All these factors add up to strong demand for residential real estate in the foreseeable future.
#2 – Supply is Low
At the same time that demand is high, the supply of single-family housing is at an all-time low, which is another indication that housing prices will not drop.
According to the National Association of Realtors, the US single-family housing stock is too low by as much as six-million houses. This is due to the combination of stricter permitting requirements by local governments, scarcity of building materials and skilled workers, and the delay of new housing starts during the Covid pandemic.
#3 – The Government is Adding Fuel to the Fire
High demand and low supply is a formula for increasing housing prices, but if that weren’t enough the government is exacerbating these trends in two ways.
The federal government is currently planning to spend $1 trillion or more on an infrastructure bill for improving bridges, highways, airports and other key infrastructure. This means that there will be increased demand for building materials like lumber, concrete, copper as well as skilled labor.
Homebuilders today are finding it difficult to find sufficient building materials and are paying more for the materials they get, but by this time next year those builders will be competing with the federal government for those resources and for workers – and the federal government has deep pockets. We can expect the cost of building to go up – and new home prices with them.
Additionally, the federal government’s printing of trillions of dollars in the last year is expected to result in inflation. Inflation is good for real estate investors because it causes rents and property values to go up while fixed mortgages can be paid off in inflated dollars. But inflation also results in higher housing purchase costs.
Caveats – 3 Reasons Why Housing Prices Could Drop
As prudent investors, we always have to ask “what could mess up this thesis?” What factors out there might cause housing prices to drop? Here are the ones I could think of.
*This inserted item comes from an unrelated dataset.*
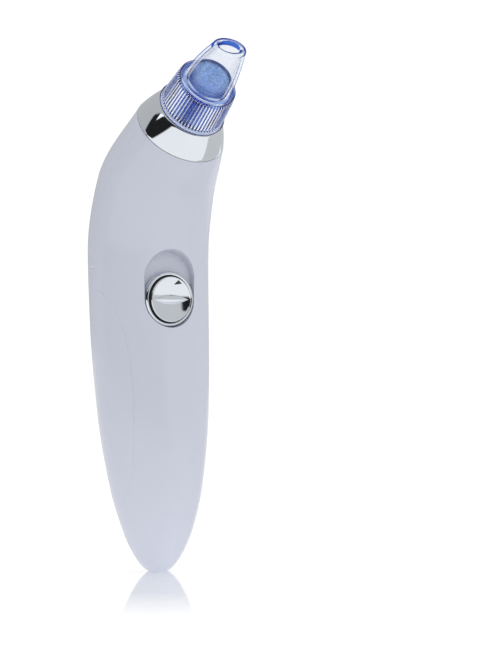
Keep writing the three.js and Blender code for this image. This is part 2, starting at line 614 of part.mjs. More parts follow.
function batteryFrame() {
  const webBack = -CELL_R - GAP;
  const lowWall = rodZ(1, LOW_WALL - 1.2, LOW_WALL, 0, 0, 32).scale(12.4, 8.4, 1);
  const highWall = boxAt(-11.3, 11.3, -0.8, 5.5, HIGH_WALL, HIGH_WALL + 1);
  const web = boxAt(-9.6, 9.6, webBack - 1, webBack, LOW_WALL - 1.2, 42);
  const rib = boxAt(-0.8, 0.8, webBack - 0.2, -4.3, LOW_WALL - 0.2, 42);
  const rails = [-1, 1].map((side) =>
    boxAt(Math.min(side * 9.8, side * 11.3), Math.max(side * 9.8, side * 11.3), webBack - 1, webBack,
      38, HIGH_WALL + 1));
  const links = [-1, 1].map((side) =>
    boxAt(Math.min(side * 8, side * 11.3), Math.max(side * 8, side * 11.3), webBack - 1, webBack, 37, 42));
  const shoulders = [-1, 1].map((side) =>
    boxAt(Math.min(side * 9.8, side * 11.3), Math.max(side * 9.8, side * 11.3), webBack - 1, 0,
      HIGH_WALL, HIGH_WALL + 1));
  return carve([lowWall, highWall, web, rib, ...rails, ...links, ...shoulders]);
}

addPiece(cells, 'battery_frame', batteryFrame(), 'blackPlastic');

// ---------------------------------------------------------------- motor and pump

addPiece(pump, 'motor_can', turned([
  [MOTOR_R - 0.8, 0], [MOTOR_R, 0], [MOTOR_R, MOTOR_H - 0.6], [MOTOR_R - 0.6, MOTOR_H], [3.2, MOTOR_H],
  [3.2, MOTOR_H + 1], [1.3, MOTOR_H + 1], [1.3, MOTOR_H - 0.8], [MOTOR_R - 0.8, MOTOR_H - 0.8],
  [MOTOR_R - 0.8, 0],
], 22), 'steel');
addPiece(pump, 'motor_end_cap', carve(
  [rodZ(MOTOR_R - 1.1, 0.2, 2, 0, 0, 22), ...[-4, 4].map((x) => boxAt(x - 0.9, x + 0.9, -6.3, -5.8, -2.0, 1))],
  [rodZ(1.3, -1, 3, 0, 0, 16)],
), 'blackPlastic');
addPiece(pump, 'motor_magnet', turned([
  [7.6, 2.6], [MOTOR_R - 1.1, 2.6], [MOTOR_R - 1.1, 15.6], [7.6, 15.6], [7.6, 2.6],
], 20), 'rubber');
addPiece(pump, 'motor_rotor', turned([
  [0, -0.6], [1, -0.6], [1, 3], [2.4, 3], [2.4, 6], [7.1, 6], [7.1, 14.6], [1, 14.6], [1, 22], [0, 22],
], 18), 'copper');

// The crank is a hub on the shaft with a pin that leans across the shaft's line.
const PIN_R = 0.75;
function crank() {
  const hubR = 3.4;
  const hub = turned([[1.15, 19.3], [hubR, 19.3], [hubR, 21], [1.15, 21], [1.15, 19.3]], 20);
  const lid = rodZ(hubR, 22.3, 23.2, 0, 0, 20);
  const wall = turned([[2.4, 20.4], [hubR, 20.4], [hubR, 22.8], [2.4, 22.8], [2.4, 20.4]], 20);
  const pin = rodZ(PIN_R, 0, 5, 0, 0, 12).rotateX(rad(PIN_TILT)).translate(0, 0, PIN_PIVOT_H);
  return carve([hub, lid, wall, pin]);
}
addPiece(pump, 'pump_crank', crank(), 'nickel');

function wobblePlate() {
  const arms = Array.from({ length: CHAMBERS }, (_, k) =>
    boxAt(0, CHAMBER_PITCH_R + 1, -1.1, 1.1, 3.4, 4.4).rotateZ((2 * Math.PI * k) / CHAMBERS));
  return carve([rodZ(2.2, 1.2, 4.6, 0, 0, 20), ...arms], [rodZ(PIN_R + 0.15, -1, 6, 0, 0, 16)])
    .rotateX(rad(PIN_TILT)).translate(0, 0, PIN_PIVOT_H);
}
addPiece(pump, 'wobble_plate', wobblePlate(), 'greyPlastic');

const HOUSING = [MOTOR_H + 1 + GAP, 31.6];
const DIAPHRAGM_Z = HOUSING[1] + GAP;
const VALVE_Z = DIAPHRAGM_Z + 0.8 + GAP;
const LID_Z = VALVE_Z + 1.5 + GAP;
const LID_TOP = LID_Z + 3.2;
const PUMP_SCREW_R = 8.7;
const screwAngles = [90, 210, 330].map((degrees) => rad(degrees));
const around = (r, angle) => [r * Math.cos(angle), r * Math.sin(angle)];
const pumpScrewHoles = (radius, z0, z1) =>
  screwAngles.map((angle) => rodZ(radius, z0, z1, ...around(PUMP_SCREW_R, angle), 10));

function pumpHousing() {
  const shell = turned([
    [4.4, HOUSING[0]], [PUMP_R, HOUSING[0]], [PUMP_R, HOUSING[1]], [PUMP_R - 1.1, HOUSING[1]],
    [PUMP_R - 1.1, HOUSING[0] + 1.2], [4.4, HOUSING[0] + 1.2], [4.4, HOUSING[0]],
  ], 22);
  const columns = screwAngles.map((angle) =>
    rodZ(1.5, HOUSING[0] + 0.5, HOUSING[1], ...around(PUMP_SCREW_R, angle), 12));
  return carve([shell, ...columns], pumpScrewHoles(0.9, HOUSING[1] - 5, HOUSING[1] + 1));
}
addPiece(pump, 'pump_housing', pumpHousing(), 'greyPlastic');

function diaphragm() {
  const chamberAngles = Array.from({ length: CHAMBERS }, (_, k) => (2 * Math.PI * k) / CHAMBERS);
  const cups = chamberAngles.map((angle) =>
    rodZ(1.7, DIAPHRAGM_Z - 2.6, DIAPHRAGM_Z + 0.4, ...around(CHAMBER_PITCH_R, angle), 10, 2.6));
  const stems = chamberAngles.map((angle) =>
    rodZ(0.7, DIAPHRAGM_Z - 3.6, DIAPHRAGM_Z - 2.4, ...around(CHAMBER_PITCH_R, angle), 8));
  const hollows = chamberAngles.map((angle) =>
    rodZ(1.0, DIAPHRAGM_Z - 1.9, DIAPHRAGM_Z + 2, ...around(CHAMBER_PITCH_R, angle), 10, 2.2));
  return carve([rodZ(PUMP_R - 0.2, DIAPHRAGM_Z, DIAPHRAGM_Z + 0.8, 0, 0, 22), ...cups, ...stems],
    [...hollows, ...pumpScrewHoles(1.1, DIAPHRAGM_Z - 1, DIAPHRAGM_Z + 2)]);
}
addPiece(pump, 'diaphragm', diaphragm(), 'rubber');

addPiece(pump, 'valve_plate', carve([rodZ(PUMP_R - 0.2, VALVE_Z, VALVE_Z + 1.5, 0, 0, 22)], [
  ...Array.from({ length: CHAMBERS }, (_, k) =>
    rodZ(0.8, VALVE_Z - 1, VALVE_Z + 3, ...around(CHAMBER_PITCH_R, (2 * Math.PI * k) / CHAMBERS), 10)),
  ...pumpScrewHoles(1.1, VALVE_Z - 1, VALVE_Z + 3),
]), 'greyPlastic');

addPiece(pump, 'pump_lid', carve([
  rodZ(PUMP_R - 0.2, LID_Z, LID_TOP, 0, 0, 22),
  rodZ(2.0, LID_TOP - 0.5, LID_TOP + 4.2, 0, BARB_Y, 12),
  rodZ(2.4, LID_TOP + 3.0, LID_TOP + 4.4, 0, BARB_Y, 12, 2.0),
], [
  rodZ(1.2, LID_Z - 1, LID_TOP + 8, 0, BARB_Y, 12),
  rodZ(6.9, LID_Z - 1, LID_Z + 1.4, 0, 0, 24),
  rodZ(0.9, LID_Z - 1, LID_TOP + 1, 3, 4, 10),
  ...pumpScrewHoles(1.1, LID_Z - 1, LID_TOP + 1),
]), 'blackPlastic');

screwAngles.forEach((angle, k) => {
  const [x, y] = around(PUMP_SCREW_R, angle);
  addPiece(pump, `pump_screw_${k + 1}`, carve([
    rodZ(0.6, HOUSING[1] - 4.5, LID_TOP + 0.5, x, y, 10), rodZ(1.4, LID_TOP + 0.3, LID_TOP + 1.3, x, y, 12),
  ]), 'steel');
});

// Insulated leads, from the contacts and the motor's tabs to the back of the board.
const LEAD_END_Y = BOARD.y[1] + GAP;
function lead(points) {
  return swept(new THREE.CatmullRomCurve3(points), 0.45, 8, 6);
}
for (const [side, label, finish] of [[-1, 'plus_lead', 'leadRed'], [1, 'minus_lead', 'leadBlack']]) {
  const start = new THREE.Vector3(side * CELL_X, -3.4, HIGH_WALL - 0.9).applyMatrix4(cells.matrixWorld);
  const end = new THREE.Vector3(side * 7.2, LEAD_END_Y, start.z + 0.2);
  const sag = start.clone().lerp(end, 0.5).add(new THREE.Vector3(0, 0, -0.7));
  addPiece(body, label, lead([start, sag, end]), finish);
}
for (const [side, label, finish] of [[-1, 'motor_lead_red', 'leadRed'], [1, 'motor_lead_black', 'leadBlack']]) {
  const start = new THREE.Vector3(side * 4, -6.05, -2.6).applyMatrix4(pump.matrixWorld);
  const end = new THREE.Vector3(side * 3.6, LEAD_END_Y, start.z - 0.3);
  const sag = start.clone().lerp(end, 0.5).add(new THREE.Vector3(0, 0, -0.6));
  addPiece(body, label, lead([start, sag, end]), finish);
}

function suctionHose() {
  const start = new THREE.Vector3(0, BARB_Y, LID_TOP + GAP).applyMatrix4(pump.matrixWorld);
  const startTurn = new THREE.Vector3(0, BARB_Y, LID_TOP + 8).applyMatrix4(pump.matrixWorld);
  const end = new THREE.Vector3(0, 0, -4.9).applyMatrix4(head.matrixWorld);
  const endTurn = new THREE.Vector3(0, 0, -11).applyMatrix4(head.matrixWorld);
  return swept(new THREE.CubicBezierCurve3(start, startTurn, endTurn, end), 3.5, 10, 10, 2.75);
}
addPiece(body, 'suction_hose', suctionHose(), 'silicone');

export default extractor;
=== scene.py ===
"""Looks for the blackhead vacuum extractor: fine casing skins, chrome, a clear suction tip, a white studio.

Shapes are worked out in millimetres in the frame of the CAD part, and become metres in build().
"""

import json
import math

import bmesh
import bpy
import numpy as np
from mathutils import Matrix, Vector


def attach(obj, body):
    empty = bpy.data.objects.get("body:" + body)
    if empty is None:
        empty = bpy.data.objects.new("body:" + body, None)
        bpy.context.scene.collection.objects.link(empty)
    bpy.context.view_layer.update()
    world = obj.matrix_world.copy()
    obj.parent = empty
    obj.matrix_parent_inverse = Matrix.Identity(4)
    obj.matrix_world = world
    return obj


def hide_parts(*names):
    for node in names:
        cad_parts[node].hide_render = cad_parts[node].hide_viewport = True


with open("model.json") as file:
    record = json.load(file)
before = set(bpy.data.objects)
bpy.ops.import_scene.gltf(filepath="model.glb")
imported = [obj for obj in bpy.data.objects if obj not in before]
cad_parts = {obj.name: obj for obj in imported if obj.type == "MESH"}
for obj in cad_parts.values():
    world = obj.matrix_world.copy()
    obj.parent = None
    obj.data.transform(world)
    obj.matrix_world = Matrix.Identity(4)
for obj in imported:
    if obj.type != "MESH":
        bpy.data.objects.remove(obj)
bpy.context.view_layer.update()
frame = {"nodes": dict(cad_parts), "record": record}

MM = 0.001
SQUARE = ((-1, -1), (1, -1), (1, 1), (-1, 1))

# ---------------------------------------------------------------- dimensions shared with the CAD part, in mm

# Centre y, centre z, half width, front and rear depth as shares of it, lean in degrees; foot to collar top.
STATIONS = np.array([
    (0.0, 0.0, 3.2, 0.80, 0.90, 0.0),
    (0.0, 1.0, 4.6, 0.80, 0.90, 0.0),
    (-0.1, 4.0, 7.2, 0.79, 0.90, 0.0),
    (-0.1, 12.0, 11.3, 0.77, 0.91, 0.0),
    (0.5, 28.0, 15.8, 0.71, 0.93, -2.0),
    (2.1, 52.0, 19.0, 0.66, 0.95, -4.0),
    (4.1, 80.0, 20.3, 0.64, 0.97, -4.0),
    (5.1, 104.0, 20.5, 0.69, 0.99, 2.5),
    (0.7, 124.0, 19.5, 0.80, 1.00, 23.5),
    (-14.3, 141.8, 14.9, 1.00, 1.00, 49.5),
    (-20.8, 147.2, 10.9, 1.00, 1.00, 54.4),
])
RIM_STATION = 9
HEAD_POS = Vector((0.0, -21.0, 147.4))
HEAD_LEAN = math.radians(54.4)
CELL_POS = Vector((0.0, 3.0, 37.5))
CELL_LEAN = math.radians(-7.0)

SHELL_THICKNESS = 1.6
COVER_TOP = 98.0
SEAM_CURVE = [(13.0, 52.0), (13.0, 74.0), (16.5, 86.0), (24.0, 97.0)]    # x and z where the seam sweeps out
FOOT_SEAM_Y = 1.5
FOOT_SEAM_Z = (12.0, 34.0)           # between these heights the seam sweeps to just behind the widest line
FOOT_REACH = 0.92                    # the share of the half width that it follows as a straight line
SCREW_X = 13.0
SCREW_Z = 94.8
KNOB_Z = 88.0
KNOB_R = 8.85
KNOB_BACK_Y = -5.2
POCKET_R = 9.05
POCKET_TOP_Z = 94.2
POCKET_FLOOR_Y = -4.9
NOZZLE_LENGTH = 16.4
TIP_LIP = 12.4                       # where the cup stands on the grip ring, and its height above that
CUP_HEIGHT = 15.8
MOUTH = (3.75, 2.1)
CELL_X = 7.6
CELL_LENGTH = 50.5

# ---------------------------------------------------------------- the outer form

STEPS = np.hypot(np.diff(STATIONS[:, 0]), np.diff(STATIONS[:, 1]))
DISTANCE = np.concatenate([[0.0], np.cumsum(STEPS)])
RIM = DISTANCE[RIM_STATION]
COLLAR_TOP = DISTANCE[RIM_STATION + 1]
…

#1 – The End of Loan Forbearance
One possibility is the expiration of mortgage loan forbearance programs on September 30. That could potentially result in a spike in foreclosures. Personally, I don’t see that as very likely because no one – the federal government, the banks, consumers – wants a repeat of 2008. If the end of forbearance programs shows any spike in foreclosures, the banks or the government will extend the program to soften the impact.
#2 – Fed Purchases of Mortgage-Backed Securities (MBS)
Another wildcard is if the Fed stops buying mortgage-backed securities. The Fed currently buys $40 billion of mortgage-backed securities per-month to provide capital for Fannie Mae and Freddie Mac. Economists think that that subsidy is no longer necessary, and that the Fed can stop its bond purchases. Theoretically, that might lead to a shortage of capital available to finance home buying, however most economists believe that there is so much private money out there looking for yield that there’s ample capital out there to replace the Fed’s buying.
#3 – All Real Estate is Local
Finally, it’s worth repeating that all real estate is local. Though housing prices are likely to increase on a national level, anything can happen at a local level. Local supply and demand dynamics could make housing prices go down in any specific local market. Rising home prices nationally doesn’t necessarily mean rising home prices in your neighborhood.
Given the current economic and political landscape, the chance of housing prices dropping is pretty unlikely – in almost all markets, housing prices are likely to keep rising. The combination of high demand, low supply and the actions of the federal government are creating a “perfect storm” for rising housing prices.
Investors sitting on the sidelines waiting for a correction are likely to miss out on much appreciation. As the old adage says “don’t wait to buy real estate, buy real estate and wait!”